Their lives revolved around clothes, a big house, cars, that kind of thing. But there was an absence of affection.… He never really wanted to spend money on me unless there was instantaneous credit in it for him. For example, when I was a debutante, I remember him saying, “Smile, that looks like a $500 dress.” Whenever I accomplished or I achieved anything, it became his accomplishment. He never complimented me. He always criticized me. Nothing I did was ever good enough.

The final theme concerning socioeconomic class as grounds for abuse is the general pressure on the parents to maintain the household finances. Forty-three-year-old Danielle suffered from extreme verbal and mental abuse by her single mother, who used an assortment of techniques to maintain her economic well-being, which included forcing Danielle to leave the family home at the age of 11:

She hated me. She wished I wasn’t born and she used to beat me all the time.… I got pregnant when I was 13 and had my baby when I was 14. [My mother] made me move back in when I was pregnant, and after I had my baby she put me back out and took my baby away. It hurt me. She put me out of her house again and told me I couldn’t take my baby.… It was just so she could get more money from the welfare. It wasn’t out of no care and concern. But she grew to love my kids. My grandmother told me [that my mother] gave my kids the love that she couldn’t give me.

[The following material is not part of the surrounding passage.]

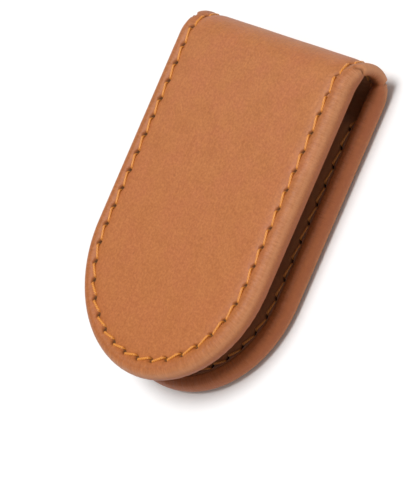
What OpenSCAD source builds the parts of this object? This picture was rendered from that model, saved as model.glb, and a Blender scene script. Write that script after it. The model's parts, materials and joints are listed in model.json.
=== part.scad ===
// Folded leather money clip with magnets in both flaps.
// It lies on its back flap: +Z is up, +Y runs to the fold, and X is across the strap.
// The origin is the middle of the base of the whole folded clip.

/* [Strap] */
// Width of the strap
strap_w = 47.6; // [44:0.2:54]
// Length of the folded clip, from the fold to the rounded tip
clip_len = 69.6; // [64:0.2:84]
// Thickness of the outer leather
leather_t = 1.2; // [1.1:0.1:1.4]
// Thickness of the lining leather
lining_t = 1.1; // [0.9:0.1:1.2]
// Thickness of the stiffener board, and of the magnets set in it
board_t = 2; // [1.5:0.1:2.5]

/* [Fold] */
// Height of the gap that holds the folded notes
note_gap = 4.4; // [4.2:0.1:7]
// Clearance between neighbouring lengths of the fold
link_gap = 0.16; // [0.12:0.02:0.24]

/* [Edges] */
// From the strap's edge to the stitch line
stitch_inset = 3.4; // [3.2:0.1:3.8]
// From the strap's edge to the lining's edge
lining_inset = 2.4; // [2.4:0.1:2.6]
// From the strap's edge to the stiffener board's edge
board_inset = 4.6; // [4.5:0.1:5.5]

/* [Stitching] */
// Thickness of the sewing thread
thread_d = 0.6; // [0.4:0.1:0.6]
// Stitches down each straight side of a flap
side_stitches = 11; // [10:1:13]
// Stitches round the tip of a flap
tip_stitches = 17; // [16:1:19]

/* [Magnets] */
// Diameter of a magnet
magnet_d = 12; // [8:0.5:12]
// From the clip's middle line to a magnet's middle
magnet_x = 9.5; // [8:0.5:9.5]
// From the middle of the tip's arc to the magnets, towards the tip
magnet_drop = 3.5; // [0:0.5:4]

/* [Hidden] */

$fn = 96;

leather_colour = [0.76, 0.49, 0.31];
lining_colour = [0.63, 0.4, 0.26];
board_colour = [0.5, 0.43, 0.35];
magnet_colour = [0.78, 0.78, 0.8];
thread_colour = [0.86, 0.56, 0.22];

// Thicknesses and heights
strap_t = leather_t + lining_t;
flap_t = strap_t + board_t;
clip_h = 2 * flap_t + note_gap;
edge_r = flap_t / 2;

// The fold: four equal lengths of strap between the two flaps, joined by five bends.
// Each bend line lies between the leather and the lining.
fold_links = 4;
bend = 180 / (fold_links + 1);
fold_r = clip_h / 2;
link_len = 2 * (fold_r - leather_t) * tan(bend / 2);
fold_y = clip_len / 2 - fold_r;
bend_y = fold_y + link_len / 2;

// How far the lining's end leans back from a bend line, so that the bend can close
lean = bend / 2 + 1;
lining_lean = lining_t * tan(lean);

// Plan of a flap
tip_y = strap_w / 2 - clip_len / 2;
end_y = bend_y - link_gap / 2;

// Stitch line, its grooves, and how deep the thread's middle lies in them
stitch_x = strap_w / 2 - stitch_inset;
groove_w = thread_d + 0.4;
groove_depth = thread_d + 0.1;
thread_sink = thread_d / 2 + 0.06;
hole_len = 0.7;
side_pitch = (bend_y - tip_y) / side_stitches;
magnet_fit = 0.05;

// Past the stiffener board the lining slopes down, along one stitch, to lie on the leather
ramp_top = bend_y - 2 * side_pitch;
ramp_foot = bend_y - side_pitch;
ramp_shift = 0.4;
board_end = ramp_top - ramp_shift;

// Larger than the clip in every direction, for cutting
beyond = 2;

// Needle holes of one flap: down the right side, round the tip and up the left side
flap_holes = concat(
    [for (i = [0 : side_stitches]) [stitch_x, bend_y - i * side_pitch]],
    [for (i = [1 : tip_stitches - 1])
        [stitch_x * cos(180 * i / tip_stitches), tip_y - stitch_x * sin(180 * i / tip_stitches)]],
    [for (i = [0 : side_stitches]) [-stitch_x, tip_y + i * side_pitch]]
);

// Side views as [y, z] outlines, outer face at z = 0
flap_side = [
    [-clip_len, 0], [end_y, 0], [end_y, leather_t], [end_y - lining_lean, strap_t],
    [ramp_foot, strap_t], [ramp_top, flap_t], [-clip_len, flap_t]
];
lining_side = [
    [-clip_len, leather_t + board_t], [board_end, leather_t + board_t],
    [ramp_foot - ramp_shift, leather_t], [end_y, leather_t],
    [end_y - lining_lean, strap_t], [ramp_foot, strap_t],
    [ramp_top, flap_t], [-clip_len, flap_t]
];
bobbin_side = [
    [-clip_len, flap_t - groove_depth], [ramp_top, flap_t - groove_depth],
    [ramp_foot, strap_t - groove_depth], [end_y, strap_t - groove_depth],
    [end_y, flap_t + beyond], [-clip_len, flap_t + beyond]
];
link_end = link_len / 2 - link_gap / 2;
link_side = [
    [-link_end, -beyond], [link_end, -beyond], [link_end, leather_t],
    [link_end - lining_lean, strap_t], [lining_lean - link_end, strap_t], [-link_end, leather_t]
];
link_lining_side = [
    [-link_end, leather_t], [link_end, leather_t],
    [link_end - lining_lean, strap_t], [lining_lean - link_end, strap_t]
];

// Height of a flap's inner face at y
function inner_z(y) =
    flap_t - board_t * min(1, max(0, (y - ramp_top) / side_pitch));

// Where the bobbin thread's middle lies at a point of the plan, short of the lining's end
function bobbin_point(p) =
    let (y = min(p.y, end_y - lining_lean - thread_d / 4))
    [p.x, y, inner_z(y) - thread_sink];

// Extrudes a [y, z] outline across the strap, centred on x = 0
module across(width) {
    translate([-width / 2, 0, 0])
        rotate([90, 0, 90])
            linear_extrude(width)
                children();
}

// Plan of a flap, inset from the strap's edge all round
module flap_plan(inset, plan_end = end_y) {
    plan_r = strap_w / 2 - inset;
    translate([0, tip_y])
        circle(r = plan_r);
    translate([-plan_r, tip_y])
        square([2 * plan_r, plan_end - tip_y]);
}

// A strip of the strap with half-round long edges, from one y to another
module rolled_strip(y_from, y_to) {
    edge_x = strap_w / 2 - edge_r;
    translate([-edge_x, y_from, 0])
        cube([2 * edge_x, y_to - y_from, flap_t]);
    for (side = [-1, 1])
        translate([side * edge_x, y_from, edge_r])
            rotate([-90, 0, 0])
                cylinder(r = edge_r, h = y_to - y_from);
}

// A whole flap with a half-round edge, before anything is let into it
module rolled_flap() {
    rolled_strip(tip_y, end_y);
    translate([0, tip_y, 0])
        cylinder(r = strap_w / 2 - edge_r, h = flap_t);
    translate([0, tip_y, edge_r])
        rotate_extrude()
            translate([strap_w / 2 - edge_r, 0])
                circle(r = edge_r);
}

// The plan of a groove that follows the stitch line
module groove_plan() {
    difference() {
        flap_plan(stitch_inset - groove_w / 2);
        flap_plan(stitch_inset + groove_w / 2, end_y + beyond);
    }
}

// A straight length of thread between two points
module thread(from, to) {
    run = to - from;
    translate(from)
        rotate([0, acos(run.z / norm(run)), atan2(run.y, run.x)])
            cylinder(d = thread_d, h = norm(run), $fn = 24);
}

// Parts of a flap, drawn as the back flap: outer face down on z = 0

module flap_lining_blank() {
    intersection() {
        linear_extrude(flap_t + beyond)
            flap_plan(lining_inset);
        across(strap_w)
            polygon(lining_side);
    }
}

module flap_board_blank() {
    translate([0, 0, leather_t])
        linear_extrude(board_t)
            flap_plan(board_inset, board_end);
}

module flap_leather() {
    color(leather_colour)
        difference() {
            intersection() {
                rolled_flap();
                across(strap_w + beyond)
                    polygon(flap_side);
            }
            flap_lining_blank();
            flap_board_blank();
            translate([0, 0, -beyond])
                linear_extrude(groove_depth + beyond)
                    groove_plan();
        }
}

module flap_lining() {
    color(lining_colour)
        difference() {
            flap_lining_blank();
            intersection() {
                linear_extrude(flap_t + beyond)
                    groove_plan();
                across(strap_w)
                    polygon(bobbin_side);
            }
        }
}

module flap_board() {
    color(board_colour)
        difference() {
            flap_board_blank();
            for (side = [-1, 1])
                translate([side * magnet_x, tip_y - magnet_drop, leather_t - beyond])
                    cylinder(d = magnet_d + 2 * magnet_fit, h = board_t + 2 * beyond);
        }
}

module flap_magnet(side) {
    color(magnet_colour)
        translate([side * magnet_x, tip_y - magnet_drop, leather_t])
            cylinder(d = magnet_d, h = board_t);
}

module flap_needle_thread() {
    color(thread_colour)
        for (i = [0 : len(flap_holes) - 2]) {
            run = flap_holes[i + 1] - flap_holes[i];
            short = run / norm(run) * hole_len / 2;
            from = flap_holes[i] + short;
            to = flap_holes[i + 1] - short;
            thread([from.x, from.y, thread_sink], [to.x, to.y, thread_sink]);
        }
}

module flap_bobbin_thread() {
    color(thread_colour)
        for (i = [0 : len(flap_holes) - 2]) {
            run = flap_holes[i + 1] - flap_holes[i];
            short = run / norm(run) * hole_len / 2;
            from = flap_holes[i] + short;
            to = flap_holes[i + 1] - short;
            thread(bobbin_point(from), bobbin_point(to));
        }
}

// Turns a flap part over to make the front flap
module as_front() {
    translate([0, 0, clip_h])
        mirror([0, 0, 1])
            children();
}

// Parts of one length of the fold, drawn at y = 0 with the outer face down

module link_arc(r, width) {
    translate([-width / 2, 0, fold_r])
        rotate([0, 90, 0])
            cylinder(r = r, h = width);
}

module link_lining_blank() {
    across(strap_w - 2 * lining_inset)
        polygon(link_lining_side);
}

module link_leather() {
    color(leather_colour)
        difference() {
            intersection() {
                rolled_strip(-link_len, link_len);
                link_arc(fold_r, strap_w + beyond);
                across(strap_w + beyond)
                    polygon(link_side);
            }
            link_lining_blank();
            for (side = [-1, 1])
                difference() {
                    translate([side * stitch_x - groove_w / 2, -link_len, -beyond])
                        cube([groove_w, 2 * link_len, leather_t + beyond]);
                    link_arc(fold_r - groove_depth, strap_w + beyond);
                }
        }
}

module link_lining() {
    color(lining_colour)
        difference() {
            link_lining_blank();
            for (side = [-1, 1])
                translate([side * stitch_x - groove_w / 2, -link_len, strap_t - groove_depth])
                    cube([groove_w, 2 * link_len, groove_depth + beyond]);
        }
}

module link_needle_thread() {
    stitch_angle = 2 * asin((link_len - hole_len) / 2 / fold_r);
    color(thread_colour)
        for (side = [-1, 1])
            translate([side * stitch_x, 0, fold_r])
                rotate([0, 90, 0])
                    rotate([0, 0, -stitch_angle / 2])
                        rotate_extrude(angle = stitch_angle)
                            translate([fold_r - thread_sink, 0])
                                circle(d = thread_d, $fn = 24);
}

module link_bobbin_thread() {
    half = link_end - lining_lean - thread_d / 4;
    z = strap_t - thread_sink;
    color(thread_colour)
        for (side = [-1, 1])
            thread([side * stitch_x, -half, z], [side * stitch_x, half, z]);
}

// Puts one length of the fold in its place round the fold
module in_fold(number) {
    translate([0, fold_y, fold_r])
        rotate([number * bend, 0, 0])
            translate([0, 0, -fold_r])
                children();
}

flap_leather();  // back_leather
flap_lining();  // back_lining
flap_board();  // back_board
flap_magnet(-1);  // back_magnet_left
flap_magnet(1);  // back_magnet_right
flap_needle_thread();  // back_needle_thread
flap_bobbin_thread();  // back_bobbin_thread
in_fold(1) link_leather();  // fold_1_leather
in_fold(1) link_lining();  // fold_1_lining
in_fold(1) link_needle_thread();  // fold_1_needle_thread
in_fold(1) link_bobbin_thread();  // fold_1_bobbin_thread
in_fold(2) link_leather();  // fold_2_leather
in_fold(2) link_lining();  // fold_2_lining
in_fold(2) link_needle_thread();  // fold_2_needle_thread
in_fold(2) link_bobbin_thread();  // fold_2_bobbin_thread
in_fold(3) link_leather();  // fold_3_leather
in_fold(3) link_lining();  // fold_3_lining
in_fold(3) link_needle_thread();  // fold_3_needle_thread
in_fold(3) link_bobbin_thread();  // fold_3_bobbin_thread
in_fold(4) link_leather();  // fold_4_leather
in_fold(4) link_lining();  // fold_4_lining
in_fold(4) link_needle_thread();  // fold_4_needle_thread
in_fold(4) link_bobbin_thread();  // fold_4_bobbin_thread
as_front() flap_leather();  // front_leather
as_front() flap_lining();  // front_lining
as_front() flap_board();  // front_board
as_front() flap_magnet(-1);  // front_magnet_left
as_front() flap_magnet(1);  // front_magnet_right
as_front() flap_needle_thread();  // front_needle_thread
as_front() flap_bobbin_thread();  // front_bobbin_thread
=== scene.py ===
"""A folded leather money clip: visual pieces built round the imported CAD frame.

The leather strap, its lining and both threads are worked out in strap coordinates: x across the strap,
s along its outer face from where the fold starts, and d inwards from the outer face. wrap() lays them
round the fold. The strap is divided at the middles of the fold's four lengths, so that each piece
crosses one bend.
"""

import json
import math

import bmesh
import bpy
import numpy as np
from mathutils import Matrix, Vector


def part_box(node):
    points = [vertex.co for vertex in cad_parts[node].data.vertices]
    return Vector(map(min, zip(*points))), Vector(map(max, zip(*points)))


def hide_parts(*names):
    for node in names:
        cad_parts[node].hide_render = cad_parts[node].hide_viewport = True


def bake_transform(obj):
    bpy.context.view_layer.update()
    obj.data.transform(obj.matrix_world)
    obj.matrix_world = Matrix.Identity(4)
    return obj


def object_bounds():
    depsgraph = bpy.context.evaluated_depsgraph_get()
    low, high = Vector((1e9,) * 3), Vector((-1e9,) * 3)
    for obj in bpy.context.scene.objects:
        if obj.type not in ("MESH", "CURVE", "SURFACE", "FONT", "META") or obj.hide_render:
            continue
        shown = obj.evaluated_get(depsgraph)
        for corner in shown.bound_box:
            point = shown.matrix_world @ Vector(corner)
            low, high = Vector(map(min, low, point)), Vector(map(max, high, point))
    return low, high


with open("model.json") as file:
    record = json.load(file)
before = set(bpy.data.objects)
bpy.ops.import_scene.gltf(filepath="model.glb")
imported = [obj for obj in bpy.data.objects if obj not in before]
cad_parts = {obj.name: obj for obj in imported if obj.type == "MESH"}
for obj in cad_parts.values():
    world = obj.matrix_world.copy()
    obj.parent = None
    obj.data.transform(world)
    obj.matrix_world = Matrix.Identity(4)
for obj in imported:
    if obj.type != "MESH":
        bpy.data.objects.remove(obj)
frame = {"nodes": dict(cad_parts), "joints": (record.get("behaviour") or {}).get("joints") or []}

MM = 0.001
cad_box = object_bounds()

# ---------------------------------------------------------------- sizes, from the frame

leather_lo, leather_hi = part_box("back_leather")
lining_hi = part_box("back_lining")[1]
board_lo, board_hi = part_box("back_board")
seam_lo, seam_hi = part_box("back_needle_thread")
bends = [joint["pos_m"] for joint in frame["joints"]]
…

Billie was pushed by her single mother to secure and maintain employment simply to support her mother’s gambling addiction. Similarly, when 33-year-old Victoria’s grandmother died, she left several thousands of dollars to each of several family members, including Victoria and her mother. Regrettably, as Victoria and her mother struggled financially and her mother’s drug addiction progressed, Victoria’s mother used both her and Victoria’s inheritance, chiefly for her drug dependency.